According to the survey, 35% of electronic trials require more than eight weeks to build, and nearly two-thirds take six weeks or longer. Some 40% of Phase II and Phase III trials needed more than eight weeks to build, with a few spiralling upwards to 26 weeks.   

The survey pinpointed many challenges that contribute to the slow process. The two most frequently cited obstacles were “they take too long (33%)”, and “they require too much technical knowledge (28%).” Tied for third place at 19% each were “it’s too complicated” and “they don’t sufficiently comply with standards.”   

These responses came not from clinical types with little IT experience, but rather from people with strong technical backgrounds. The most common job title, representing 35 respondents, was “EDC programmer”, followed by 32 respondents who identified themselves as data managers, directors of data management, or vice presidents of data management. They also came from an array of companies large and small, including pharmaceutical sponsors (53%), contract research organizations (CROs) (18%), academic medical centers (10%), and other categories.   

Haughwout says the impetus behind the survey was his frequent discussions with clinical trial professionals across the globe bemoaning the challenges in building electronic clinical trials. “Whether I was in Brussels, attending a meeting, or visiting with big pharma, I kept hearing the same thing, that the whole process of setting up a trial takes far too long, it always runs late and it’s a complicated process. Being in a data-driven industry like we are, we wanted to get a bit more insight.” 

Speeding and facilitating the building of electronic clinical trials are desirable industry goals meant to address a continuing dilemma in the industry: If it takes eight weeks to build a six-week trial, what are the trial builder’s choices? “He or she can start building eight weeks in advance, before the protocol is approved, meaning that once it is approved, there will be last minute changes, which extends the amount of time needed to build the trial, essentially wasting some of the time already spent,” Haughwout explains. “The other choice is to wait until the protocol is final, knowing there are no changes. But by that time, the trial may be well underway because the sponsor generally doesn’t want to delay the start of patient recruitment.” 

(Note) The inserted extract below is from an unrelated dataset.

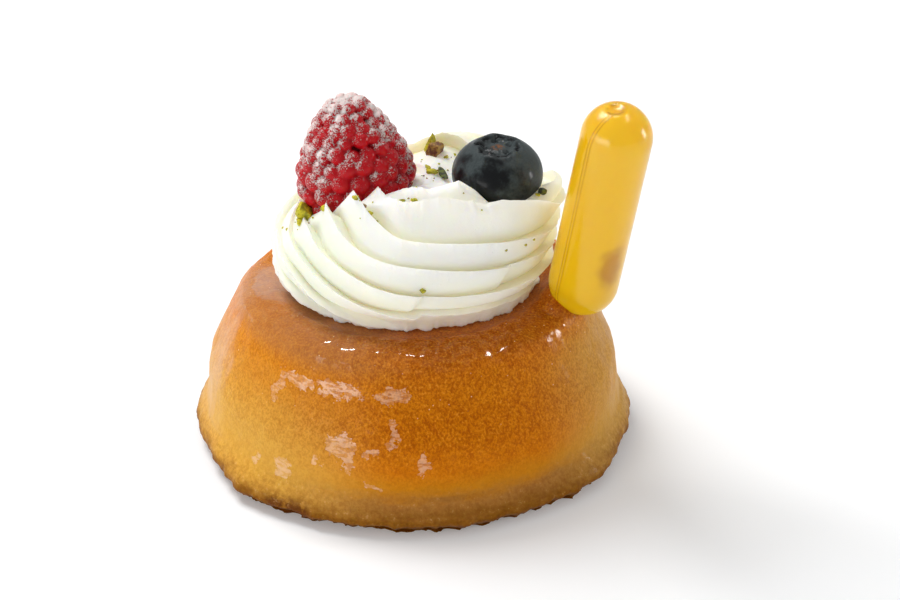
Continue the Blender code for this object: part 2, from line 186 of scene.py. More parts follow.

Many sites are finding themselves in this situation of having to start a trial that is incompletely built and then, several weeks later, once the trial building is finished, they have to go back and retrofit the data into the newly completed forms. 

To address some of these challenges, Cmed released Timaeus Guided Trial Builder (GTB) in 2011, which is intended to simplify and streamline the work required to start up electronic trials with full adherence to required standards.  The goal of GTB is to take out the complexity and heavy lifting by allowing people to use off-the-shelf tools for technical and clinical factors, and eliminate the many hand-offs back and forth between the study manager, product manager, and programmer.   

A few years ago, I saw a diagram of the number of hand-offs required for development and programming of a case report form (CRF), and it looked like a spider web,” Haughwout says. “If you can cut that out, you can save an enormous amount of time and money for companies of all sizes.”